A well deserved five stars for this wonderful book. Thank you for lifting me out of my reading slump and enveloping me in this fabulous story.

“She and I were Snow White and Rose Red: Julia, fair, quiet and contained, happy inside herself, inside the house, humming; and me, quite the opposite, straining to leave, dark, outspoken, walking in the wind, railing.”

Augusta and Julia are twins yet their ways of perceiving the world are so very different. From a young age Augusta yearns to break free from her family, suburban life and safety sure there is something more.
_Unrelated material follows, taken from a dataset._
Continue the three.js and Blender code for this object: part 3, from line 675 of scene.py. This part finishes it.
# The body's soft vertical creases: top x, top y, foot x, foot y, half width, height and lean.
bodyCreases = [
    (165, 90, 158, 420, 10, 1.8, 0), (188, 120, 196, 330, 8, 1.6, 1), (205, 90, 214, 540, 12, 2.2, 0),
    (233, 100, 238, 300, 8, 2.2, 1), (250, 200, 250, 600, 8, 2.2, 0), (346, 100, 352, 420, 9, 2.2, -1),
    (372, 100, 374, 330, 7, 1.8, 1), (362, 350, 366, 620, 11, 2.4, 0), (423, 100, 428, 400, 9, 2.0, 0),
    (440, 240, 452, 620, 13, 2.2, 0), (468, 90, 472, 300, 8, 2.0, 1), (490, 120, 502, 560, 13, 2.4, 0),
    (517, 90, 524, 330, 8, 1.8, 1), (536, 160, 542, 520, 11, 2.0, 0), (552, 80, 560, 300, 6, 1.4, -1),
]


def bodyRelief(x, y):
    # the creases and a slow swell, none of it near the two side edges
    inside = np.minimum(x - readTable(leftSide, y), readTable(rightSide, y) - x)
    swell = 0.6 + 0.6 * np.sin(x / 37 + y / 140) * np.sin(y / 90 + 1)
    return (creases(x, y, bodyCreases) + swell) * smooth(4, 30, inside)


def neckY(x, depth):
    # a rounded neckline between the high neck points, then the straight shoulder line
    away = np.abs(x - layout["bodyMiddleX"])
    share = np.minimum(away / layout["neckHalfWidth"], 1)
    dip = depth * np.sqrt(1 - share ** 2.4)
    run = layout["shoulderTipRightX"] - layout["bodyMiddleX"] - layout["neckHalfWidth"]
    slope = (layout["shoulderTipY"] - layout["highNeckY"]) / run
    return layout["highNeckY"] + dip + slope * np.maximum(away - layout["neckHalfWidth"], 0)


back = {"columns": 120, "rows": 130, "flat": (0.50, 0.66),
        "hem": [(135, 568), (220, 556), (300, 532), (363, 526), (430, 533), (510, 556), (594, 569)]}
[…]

I really connected with Augusta, often times feeling like I was reading my teenage self throughout this book, having felt that feeling that ‘there is more’.
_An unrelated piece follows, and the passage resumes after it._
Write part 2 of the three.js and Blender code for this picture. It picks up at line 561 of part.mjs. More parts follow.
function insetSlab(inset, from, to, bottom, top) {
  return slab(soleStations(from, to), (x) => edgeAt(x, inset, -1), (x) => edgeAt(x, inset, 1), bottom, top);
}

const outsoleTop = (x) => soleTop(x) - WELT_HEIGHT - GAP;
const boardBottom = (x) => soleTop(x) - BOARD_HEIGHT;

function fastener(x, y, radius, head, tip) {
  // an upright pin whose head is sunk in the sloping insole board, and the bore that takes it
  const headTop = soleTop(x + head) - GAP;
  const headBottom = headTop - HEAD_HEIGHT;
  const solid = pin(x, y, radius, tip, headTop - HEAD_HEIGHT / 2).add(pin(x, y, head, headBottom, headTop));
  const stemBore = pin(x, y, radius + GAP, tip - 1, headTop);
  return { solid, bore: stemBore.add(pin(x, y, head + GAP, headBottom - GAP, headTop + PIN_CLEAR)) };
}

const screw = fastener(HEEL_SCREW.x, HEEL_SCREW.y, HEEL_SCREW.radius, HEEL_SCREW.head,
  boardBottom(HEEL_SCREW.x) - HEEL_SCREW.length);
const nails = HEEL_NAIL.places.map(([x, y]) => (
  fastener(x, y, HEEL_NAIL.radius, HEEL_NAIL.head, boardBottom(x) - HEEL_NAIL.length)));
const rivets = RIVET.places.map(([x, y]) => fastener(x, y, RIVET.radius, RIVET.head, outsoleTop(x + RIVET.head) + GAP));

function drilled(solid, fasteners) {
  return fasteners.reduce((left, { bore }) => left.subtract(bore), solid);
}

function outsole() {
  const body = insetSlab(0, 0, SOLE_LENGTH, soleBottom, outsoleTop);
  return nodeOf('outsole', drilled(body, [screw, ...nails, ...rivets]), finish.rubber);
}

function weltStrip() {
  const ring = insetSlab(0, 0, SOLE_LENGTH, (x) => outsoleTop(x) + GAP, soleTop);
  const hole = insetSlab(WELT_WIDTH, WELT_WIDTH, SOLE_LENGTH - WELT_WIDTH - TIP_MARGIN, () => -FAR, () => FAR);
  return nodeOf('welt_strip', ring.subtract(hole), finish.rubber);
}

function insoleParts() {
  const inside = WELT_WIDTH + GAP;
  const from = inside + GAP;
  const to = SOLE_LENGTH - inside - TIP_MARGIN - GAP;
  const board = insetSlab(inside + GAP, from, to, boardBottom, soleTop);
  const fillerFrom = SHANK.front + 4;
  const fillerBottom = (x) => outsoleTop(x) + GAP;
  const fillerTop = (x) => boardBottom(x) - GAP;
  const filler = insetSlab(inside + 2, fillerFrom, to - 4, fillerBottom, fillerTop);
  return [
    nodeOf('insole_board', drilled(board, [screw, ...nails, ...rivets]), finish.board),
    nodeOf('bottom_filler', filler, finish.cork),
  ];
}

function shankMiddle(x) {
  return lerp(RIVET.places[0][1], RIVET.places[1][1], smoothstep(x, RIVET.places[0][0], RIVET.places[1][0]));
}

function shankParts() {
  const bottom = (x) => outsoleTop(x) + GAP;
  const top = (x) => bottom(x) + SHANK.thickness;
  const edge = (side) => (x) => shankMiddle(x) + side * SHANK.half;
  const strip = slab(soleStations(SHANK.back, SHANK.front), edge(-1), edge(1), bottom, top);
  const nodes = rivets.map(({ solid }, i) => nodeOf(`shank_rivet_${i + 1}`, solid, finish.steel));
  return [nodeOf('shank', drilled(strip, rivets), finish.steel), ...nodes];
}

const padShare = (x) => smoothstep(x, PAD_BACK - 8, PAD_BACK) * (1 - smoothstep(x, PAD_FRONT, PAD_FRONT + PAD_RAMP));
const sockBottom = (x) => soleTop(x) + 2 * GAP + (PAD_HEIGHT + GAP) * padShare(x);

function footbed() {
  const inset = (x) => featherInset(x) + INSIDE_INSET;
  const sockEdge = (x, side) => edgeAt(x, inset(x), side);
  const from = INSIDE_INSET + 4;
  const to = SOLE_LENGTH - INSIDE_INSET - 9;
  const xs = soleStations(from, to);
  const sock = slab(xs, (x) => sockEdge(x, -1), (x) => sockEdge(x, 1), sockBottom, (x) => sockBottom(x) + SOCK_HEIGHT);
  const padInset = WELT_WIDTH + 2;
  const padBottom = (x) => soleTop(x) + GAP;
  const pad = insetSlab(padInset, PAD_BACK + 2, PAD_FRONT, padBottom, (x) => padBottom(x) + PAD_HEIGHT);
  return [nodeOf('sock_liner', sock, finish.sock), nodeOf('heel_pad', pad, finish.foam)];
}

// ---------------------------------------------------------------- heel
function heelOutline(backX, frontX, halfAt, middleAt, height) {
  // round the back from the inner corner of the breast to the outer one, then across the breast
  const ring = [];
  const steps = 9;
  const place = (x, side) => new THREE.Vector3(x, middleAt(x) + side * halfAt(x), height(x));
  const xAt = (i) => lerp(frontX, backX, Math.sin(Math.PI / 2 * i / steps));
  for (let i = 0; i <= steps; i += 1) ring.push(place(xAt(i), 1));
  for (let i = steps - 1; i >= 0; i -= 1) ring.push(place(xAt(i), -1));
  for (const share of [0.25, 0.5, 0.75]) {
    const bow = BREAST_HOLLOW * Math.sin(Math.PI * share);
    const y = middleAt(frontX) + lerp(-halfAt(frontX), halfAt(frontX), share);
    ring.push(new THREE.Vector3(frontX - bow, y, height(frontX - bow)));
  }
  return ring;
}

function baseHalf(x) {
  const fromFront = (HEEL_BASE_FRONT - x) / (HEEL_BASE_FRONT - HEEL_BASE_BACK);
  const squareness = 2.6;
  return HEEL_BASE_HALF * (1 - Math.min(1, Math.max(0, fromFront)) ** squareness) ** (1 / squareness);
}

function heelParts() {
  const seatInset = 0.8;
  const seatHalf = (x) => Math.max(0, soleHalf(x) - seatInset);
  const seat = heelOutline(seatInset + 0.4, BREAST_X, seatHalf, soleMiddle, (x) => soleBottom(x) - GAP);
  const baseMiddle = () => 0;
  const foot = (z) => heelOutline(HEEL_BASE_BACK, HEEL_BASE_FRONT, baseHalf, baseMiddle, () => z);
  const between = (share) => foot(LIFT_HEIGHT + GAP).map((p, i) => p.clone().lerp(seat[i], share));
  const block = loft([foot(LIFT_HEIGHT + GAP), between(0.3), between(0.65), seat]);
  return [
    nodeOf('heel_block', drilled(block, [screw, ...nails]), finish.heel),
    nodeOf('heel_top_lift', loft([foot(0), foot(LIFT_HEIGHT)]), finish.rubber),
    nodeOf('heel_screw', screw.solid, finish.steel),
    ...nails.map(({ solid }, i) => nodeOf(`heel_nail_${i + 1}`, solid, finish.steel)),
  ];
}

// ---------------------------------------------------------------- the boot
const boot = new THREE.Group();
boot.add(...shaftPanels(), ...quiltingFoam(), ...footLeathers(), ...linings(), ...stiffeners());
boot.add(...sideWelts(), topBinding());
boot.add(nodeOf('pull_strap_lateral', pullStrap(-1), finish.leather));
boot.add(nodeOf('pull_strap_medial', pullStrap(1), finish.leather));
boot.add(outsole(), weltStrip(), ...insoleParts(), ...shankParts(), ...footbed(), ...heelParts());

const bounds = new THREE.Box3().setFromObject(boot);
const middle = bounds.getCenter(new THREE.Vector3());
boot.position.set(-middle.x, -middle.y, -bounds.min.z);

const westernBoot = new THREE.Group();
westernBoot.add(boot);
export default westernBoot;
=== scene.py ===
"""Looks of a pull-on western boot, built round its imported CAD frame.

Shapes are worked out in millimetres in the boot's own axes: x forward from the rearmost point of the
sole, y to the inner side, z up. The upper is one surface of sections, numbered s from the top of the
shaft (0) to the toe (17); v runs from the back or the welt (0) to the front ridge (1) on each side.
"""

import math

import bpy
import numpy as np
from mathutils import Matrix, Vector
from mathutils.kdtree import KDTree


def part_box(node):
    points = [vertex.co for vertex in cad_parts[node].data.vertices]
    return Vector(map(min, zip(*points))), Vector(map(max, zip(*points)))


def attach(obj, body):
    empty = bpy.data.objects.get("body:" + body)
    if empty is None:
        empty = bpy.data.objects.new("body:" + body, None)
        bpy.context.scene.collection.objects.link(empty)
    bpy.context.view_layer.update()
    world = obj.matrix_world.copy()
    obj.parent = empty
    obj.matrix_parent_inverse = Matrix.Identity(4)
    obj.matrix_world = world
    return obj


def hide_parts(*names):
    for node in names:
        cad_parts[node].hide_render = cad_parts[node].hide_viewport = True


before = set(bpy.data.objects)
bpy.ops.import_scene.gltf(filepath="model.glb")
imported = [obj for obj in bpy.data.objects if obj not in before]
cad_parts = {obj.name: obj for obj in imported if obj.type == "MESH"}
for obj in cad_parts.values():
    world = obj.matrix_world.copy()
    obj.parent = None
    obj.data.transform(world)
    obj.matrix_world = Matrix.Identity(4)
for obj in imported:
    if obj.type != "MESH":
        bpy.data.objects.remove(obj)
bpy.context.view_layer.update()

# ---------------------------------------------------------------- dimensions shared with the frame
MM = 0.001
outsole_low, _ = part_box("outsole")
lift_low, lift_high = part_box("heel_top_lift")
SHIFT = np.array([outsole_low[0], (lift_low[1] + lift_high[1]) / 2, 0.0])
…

I loved the contrasts explored through the twins, what a promise means, what home means, what love is, there were just so many.
Augusta lessens her anxiety and builds understanding of her world with a dictionary, something that maddens others, Her thirst for knowledge, understanding of a world much beyond the crescent in which the family has always resided and life’s meanings. Not settling for the easiest option, but waiting out for the real deal. Yet, meaning value, meaning and love in everything where it all first began.

This wonderful book was full of beautifully crafted sentences, wonderful descriptions and just evoked so much in me. I will be thinking of this book well beyond the last page. This will be one of the very few books I will reread.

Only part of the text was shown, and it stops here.